Rmd source

There is a life without speadsheet too: R and Rstudio

R is both programming language for statistical computing and graphics, and a software (ie application) to execute programs written in R. R was developed in mid 90s at the University of Auckland (New Zealand).

Since then R has become one of the dominant software environments for data analysis and is used by a variety of scientific disciplines.

BTW why it is called so strange (R)? Long time ago it was popular to use short names for computer languages (C for example). At AT&T Bell Labs (John Chambers) in mid 70s a language oriented towards statistical computing was developed and called S (from Statistics). R is one letter before S in an alphabet.

Rstudio is an environment through which to use R. In Rstudio one can simultaneously write code, execute code it, manage data, get help, view plots. Rstudio is a commercial product distributed under dual-license system by RStudio, Inc. Key developer of RStudio is Hadley Wickham another brilliant New Zealander (cf Hadley Wickham )

Microsoft invest heavily into R development recently. It bought Revolution Analytics a key developer of R and provider of commercial versions of the system. With MS support the system is expected to gain more popularity (for example by integrating it with popular MS products)

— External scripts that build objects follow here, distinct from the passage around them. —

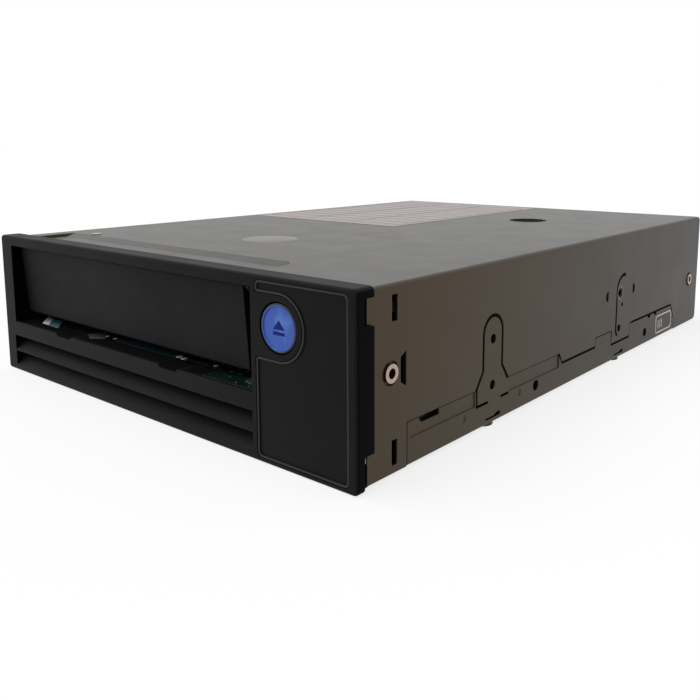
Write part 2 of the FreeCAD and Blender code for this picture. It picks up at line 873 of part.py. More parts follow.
def coil(label, x, y, z, way, radius, wire, length):
    """A helical spring of square wire, which starts at a point and runs along one way."""
    path = Part.makeHelix(length / size("spring_turns"), length, radius)
    half = wire / 2
    corners = [(-half, -half), (half, -half), (half, half), (-half, half), (-half, -half)]
    section = Part.makePolygon([FreeCAD.Vector(radius + a, 0, b) for a, b in corners])
    sweep = Part.Wire(path).makePipeShell([section], True, True)
    thing = doc.addObject("Part::Feature", label)
    thing.Shape = sweep
    thing.Placement = FreeCAD.Placement(FreeCAD.Vector(), TURNS[way])
    return kept(thing, label, x, y, z)


def build_button_spring():
    wire = size("button_spring_wire")
    start = "bezel_skin + button_flange + button_spring_wire / 2 + spring_seat"
    length = size("front_board_y - bezel_skin - button_flange - button_spring_wire - 2 * spring_seat")
    radius = size("button_spring")
    coil("button_spring", "button_x", start, "button_z", "rearwards", radius, wire, length)


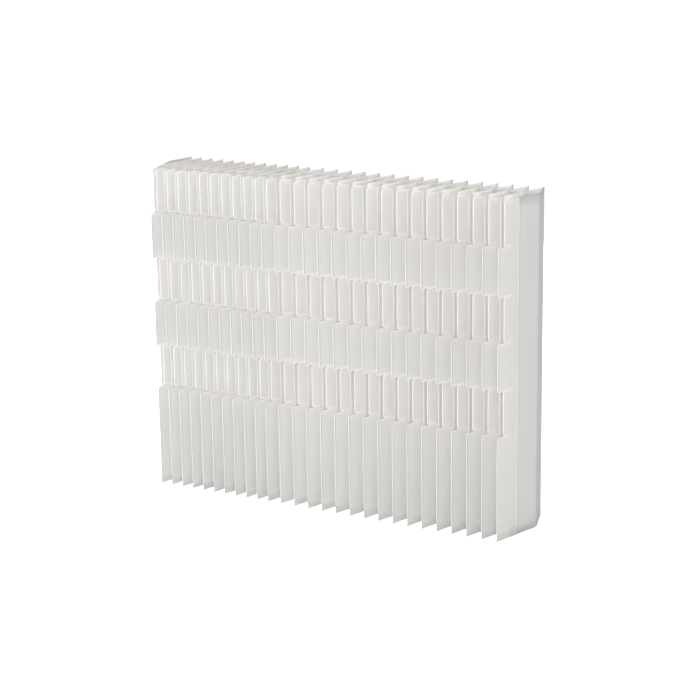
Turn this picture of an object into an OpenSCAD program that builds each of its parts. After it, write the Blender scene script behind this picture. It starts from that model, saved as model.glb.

Reproducible research or how to make statistical computations more meaningfu

Abandoning the habit of secrecy in favor of process transparency and peer review was the crucial step by which alchemy became chemistry. Eric S. Raymond, E. S. The art of UNIX programming: Addison-Wesley.

Replicability: independent experiment targetting the same question will produce a result consistent with the original study. Reproducibility: ability to repeat the experiment with exactly the same outcome as originally reported [description of method/code/data is needed to do so].

Computational science is facing a credibility crisis: it’s impossible to verify most of the computational results presented at conferences and in papers today. (Donoho D. et al 2009)

Hot topic: google: "reproducible research" = 649000 (January/2021)

Australopithecus (Current practices)

Benefits

  • Easy to learn (in theory)

Problems

  • Tedious/time-wasting/costly.

  • Even small data/method change requires extensive recomputation effort/careful report/paper revision and update.

  • Error-prone: difficult to record/remember a ‘click history’.

Famous example: Reinhart and Rogoff controversy Countries very high GDP–debt ratio suffer from low growth. However the study suffers serious, but easy identifiable flaws which were discovered when RR published the dataset they used in their analysis (cf Growth_in_a_Time_of_Debt)

Homo habilis (Enhanced current practices)

Benefits

  • Improved: reliability, transparency, automation, maintanability. Lower costs (in the long run).

Problems

  • Steeper learning curve.

  • Perhaps higher costs in short run.

  • Duplication of effort (or mess if scripts/programs are poorly documented).

Homo Erectus (Literate statistical programming)

Literate programming concept: Code and description in one document. Create software as works of literature, by embedding source code inside descriptive text, rather than the reverse (as in most programming languages), in an order that is convenient for human readers.

A program is like a WEB tangled and weaved (turned into a document), with relations and connections in the program parts. We express a program as a web of ideas. WEB is a combination of – a document formatting language and – a program language.

General idea of Literate statistical programming mimics Knuth’s WEB system.

Statistical computing code is embedded inside descriptive text. Literate statistical program is weaved (turned) into report/paper by executing code and inserting the results obtained. data/method changes.

LSP: Benefits

  • Reliability: Easier to find/fix bugs. The results produced will not change when recomputed (in theory at least).

  • Efficiency: Reuse allows to avoid duplication of effort (Payoff in the long run.)

  • Transparency: increased citation rate, broader impact, improved institutional memory

  • Institutional memory is a collective set of facts, concepts, experiences and know-how held by a group of people.

  • Flexibility: When you don’t ‘point-and-click’ you gain many new analytic options.

LSP: Problems

Many incl. costs and learning curve

LSP: Tools

  • Document formatting language: LaTeX (not recommended) or Markdown (or many others, ie. orgmode). LaTeX is a word processor/a document markup language. Markdown: lightweight document markup language based on email text formatting. Easy to write, read and publish as-is.

  • Program language: R (or Python)

  • Frontends: RStudio

Github for the uninitiated

The basic idea is that instead of manually registering changes one has made to data, documents etc, one can use software to help him manage the whole process. Such software is called Version Control Systems or VCS

VCS not only manages content, registering each modification of it, but control access to the content as well. Thus many individuals can work on common project (compare this to common scenario of mailing spreadsheets to each other–highly inefficient at least)

There are highly reliable and publicly available VCS services and GitHub is the most popular of them.

GitHub is owned by Microsoft (do not use if you boycott MS :-))

I use GitHub as an educational tool: to distribute learning content to my students and to store content they produce for me (ie projects)

The free GitHub account is public. It is OK for me. If it is not OK for you, you can buy a license for commercial account or do not use GitHub.